GREEN IS A FUCKING COLOR, WOMAN. STOP ENUNCIATING SO PROFOUNDLY. I HATE YOU.

As far as trends go, it’s cool that being environmentally friendly is one of them. Really. But it’s kind of a joke, sometimes…What about those lipstick bottles that are made from special paper with flower seeds, so that if you plant the tube, beautiful wildflowers will grow? Cool idea, yes. But let’s get real. No one plants lipstick. Can wildflowers grow in a landfill? How disappointing.

3. FroYo orgasm

Mother of God. Sunday was the last time I am ever to set foot in a Pinkberry. First, and last. So, my aunt orders these two heaping things of yogurt. And I do not want one. So:

“Don’t like it? Geez Em, I don’t know, but something about Pinkberry…it just SENDS me! *insert weird arm thrusts and oddly orgasmic noise here*.”

Sweet Jesus. Coming from her, it is the most disgusting utterance I have ever experienced. I vomited a little upon hearing that one.

“Sends me”? That, to me, just screams “sexual pleasure”. She really should have just been like “Yeah, Pinkberry gets me off.” Fetishes are nothing to be ashamed of, unless, I don’t know, they are.

I’m sorry, Pinkberry, but that is the last time you have seen my horrified face within 15 feet of any of your stores.

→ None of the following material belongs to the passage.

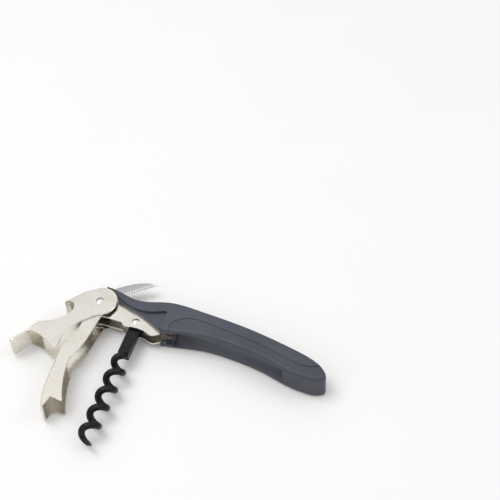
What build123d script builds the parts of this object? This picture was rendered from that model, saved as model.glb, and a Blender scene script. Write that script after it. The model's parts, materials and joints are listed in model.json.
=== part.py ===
"""Double-hinged lever corkscrew, lying open on its side.

The hinge axes are vertical (+Z).  The handle runs along +X from the lever pivot to the butt, and +Y is
its spine side.  Outlines are drawn as if every moving piece were folded into the handle, about its own
pivot; the planes below then turn each piece to its open angle.  The origin is the middle of the footprint.
"""

import os
from math import cos, radians, sin

from build123d import *

# ---- driving dimensions, in millimetres and degrees ----

# place of the lever pivot above the footprint's middle
PIVOT_X = -42.5
PIVOT_Y = 23.36

# open angles, measured from the folded position
FIRST_OPEN = 110.0
SECOND_OPEN = 76.5
WORM_OPEN = 81.0
KNIFE_OPEN = 36.0

# widths across the object, all centred on the middle plane
HANDLE_WIDTH = 13.0
FRAME_GAP = 5.4
FRAME_THICKNESS = 0.9
SHEET = 0.8
EAR_SHEET = 0.75
LAYER_GAP = 0.1
WASHER_THICKNESS = 0.6
SHANK_THICKNESS = 3.3
BLADE_THICKNESS = 1.2

# handle
HANDLE_LENGTH = 112.4
SHELL_END = 37.6
HORN_TIP = -0.8
SEAM_GAP = 0.25
EDGE_ROUND = 1.4
SLOT_END = 30.0
SLOT_ROOF = 7.5
GROOVE_START = 18.8
GROOVE_NECK = 15.8
NECK_HALF_WIDTH = 3.8
POCKET_GAP = 0.45
GROOVE_GAP = 0.45
GROOVE_END_GAP = 4.4
SHANK_SLOT_GAP = 0.45
FRAME_END_GAP = 0.6

# frame inside the handle
FRAME_PINS = ((34.6, 2.6), (34.6, 5.6))
FRAME_PIN_RADIUS = 0.8
SPACER_LENGTH = 5.4
SPACER_HEIGHT = 6.4
SPRING_START = 17.0
SPRING_LEVEL = 0.0
SPRING_THICKNESS = 0.5
SPRING_WIDTH = 4.4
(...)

So, anyway. That basically sums up my weekend. There were a lot of more serious reasons why it was an awful weekend, but serious and internet don’t go well together.

But, for five glorious hours, I got to escape. I hung out with my older cousin Brandon and his girlfriend Moye, both very hilarious and generally awesome people. Which made the trip worth it, in the end, because we talked about horror movies and pro-anorexia Xanga groups. Two of my favorite topics of conversation ever, really. It was great.